Bugger it all.

Apologies, my brain is all over the place today, so this post might just follow.

I need to blog more often over here. My split personality is going to be the death of me. I though I had conjoined (yeah I said it) my two selves into one with my illustrated novel. But my photo side is still running full steam ahead without the wordsmith. I had rather hoped that I wouldn’t forever be trapped in two vastly differing communities and would be accepted, enfolded, welcomed and ensconced deeply in one. It hasn’t yet happened, though I do still hope. I am a country unto myself until then. Gosh and doesn’t that sound cocky. The truth is I feel cast adrift. I’ve no doubt my photojournalism people aren’t interested in the latest news romance writing, while the majority of my writing tweeps could care less about the pj side of my being. The closest they are to coming together, and quite happily I might add, is in the studio.

Last week was a difficult week in world of photojournalism, and the reality of how dangerous our jobs can be was none to prevalent after two if the most dedicated and talented photojournalists were killed during shelling in Misrata, Libya. The most beautiful elegy I have seen, and a very telling description of what it is to be a war photographer was a remembrance of Tim Hetherington written by colleague and friend, Sebastian Junger.

I always knew I could never be a war photographer. I am jumpy as all get out to begin with, standing amidst live fire and noise would send me into a complete state of panic, something that cannot happen when in that situation. I have nothing but the utmost respect for the men and women who follow that dragon. It was only a month ago that three other journalists were held hostage in Libya and treated…well, less than admirably. It is not an easy job to have. It takes a certain dedication that is so very hard to find, as well as a terribly thick skin. And their work is so transient, like their lives. There is, unfortunately, always another conflict, another photographer, another story.

The romance community also lost someone this past week, author Beverly Barton. Along those lines another author, Ashley March, wrote a beautiful remembrance of her mother, who passed away one year ago this week. So the week was spent in tears and sorrow for love and loss and remembrance of so many whose lives were so very different and beautiful in their own regard. One life is not worth more than another, and one death not more or less powerful. Barton has a novel set to be released in a couple days, and the work of both Hondros and Hetherington has been running since their cards made it from their cameras to a computer.

I’ve no idea where I meant to go with this. It brings into perspective those things closest to us.

While I have been working on this first novel, I have also been a working member of the media. I shot countless assignments for local papers, as well as covering the oil spill in the gulf last year. You get very little recognition outside your circle in this line of work. I did receive a first place award for my coverage of the gulf oil spill, but unlike the novel, that work is long gone. The story is over. The shelf life on that work was about one day and now it is old news. Anything coming out of there now requires fresh images to accompany it. This is perhaps why I am so drawn to the staying power of the novel. A work of art that doesn’t go away. Something that stays, and can be purchased and read far into the future with, perhaps, the same sort of relevance as when it was first written.
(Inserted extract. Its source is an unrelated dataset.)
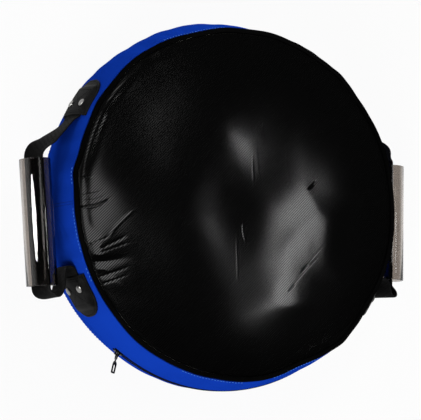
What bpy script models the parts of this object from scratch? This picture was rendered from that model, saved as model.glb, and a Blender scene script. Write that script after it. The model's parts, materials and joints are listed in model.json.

My point, what was my point. Need there be one? I’m not entirely sure. If anything can be garnered from this rambling mess of a blog post perhaps it is that life is fleeting, regardless of the path you choose to follow. You are supposed to come full circle in your writing. Start somewhere, diverge in the middle then bring it all home. Right? I very rarely follow the rules. I suppose the point was that stretched across two paths, two futures, two versions of me, I am finding more similarity in all of us.